According to Wikipedia’s article on the 1992 World Series, this was notable for being “one of the few six-game series in which the winning team was outscored. This certainly meshes with our table, given only two hitters from 1992 appear, and neither from the World Series that year. The 1993 World Series however was a different story, with six hitters crossing our cutoff. Notably, Paul Molitor appeared both for his good ALCS performance, and his fantastic WS performance.

 

Tony Fernández (Image Credit: G. Paul Burnett, Associated Press file)
Tony Fernández (Image Credit: G. Paul Burnett, Associated Press file)

 

Another fun appearance is Tony Fernández’s 1993 World Series effort. He lead all post season hitters in both years in the ALCS or WS round in the RBI category, with nine.
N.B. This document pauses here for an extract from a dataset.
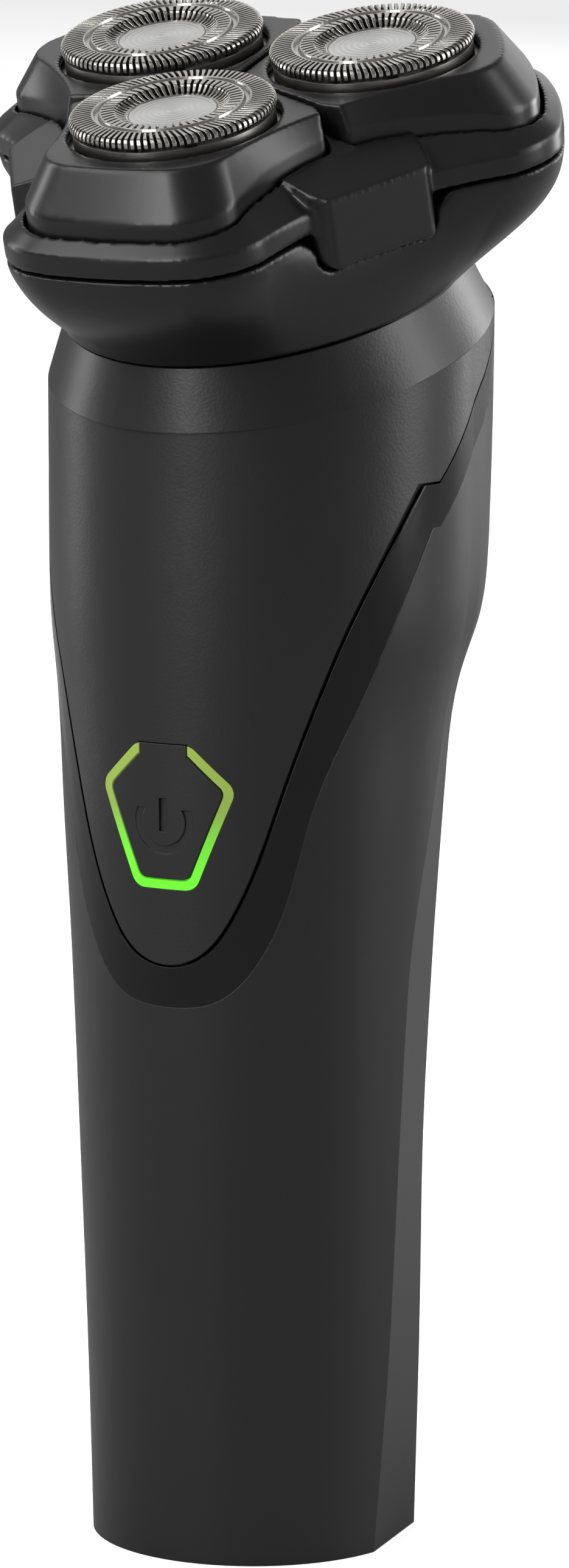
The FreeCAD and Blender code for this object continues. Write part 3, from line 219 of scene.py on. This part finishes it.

According to Baseball Reference’s rankings list Toronto Blue Jays Top 10 Career Batting Leaders, Fernández is both ranked 3rd in franchise Offensive WAR (Wins above Replacement) and ranked 1st in franchise Defensive WAR. Fernández played the shortstop position and was known for his defense, he won four consecutive Golden Glove awards, but he was also clearly an impressive hitter and was the first Jay to accomplish over 200 hits in a season.

 

Conclusion

 

This was ultimately a really enjoyable exercise. I feel as though I refreshed my experience using Git within RStudio, took a detour (depending on your perspective) to learn more about how SQL servers function, practiced some SQL queries, and learned a lot about my favorite baseball team’s World Series victories. To the last point, as someone who only started following baseball in 2021, I had a lot of fun laying a foundation of understanding about these older championship rosters.

There are two clear next steps for taking this exercise further. First, I would like to build a better understanding of advanced baseball statistics. After that, I would like to play around with modeling some baseball data in order to predict hitting performance.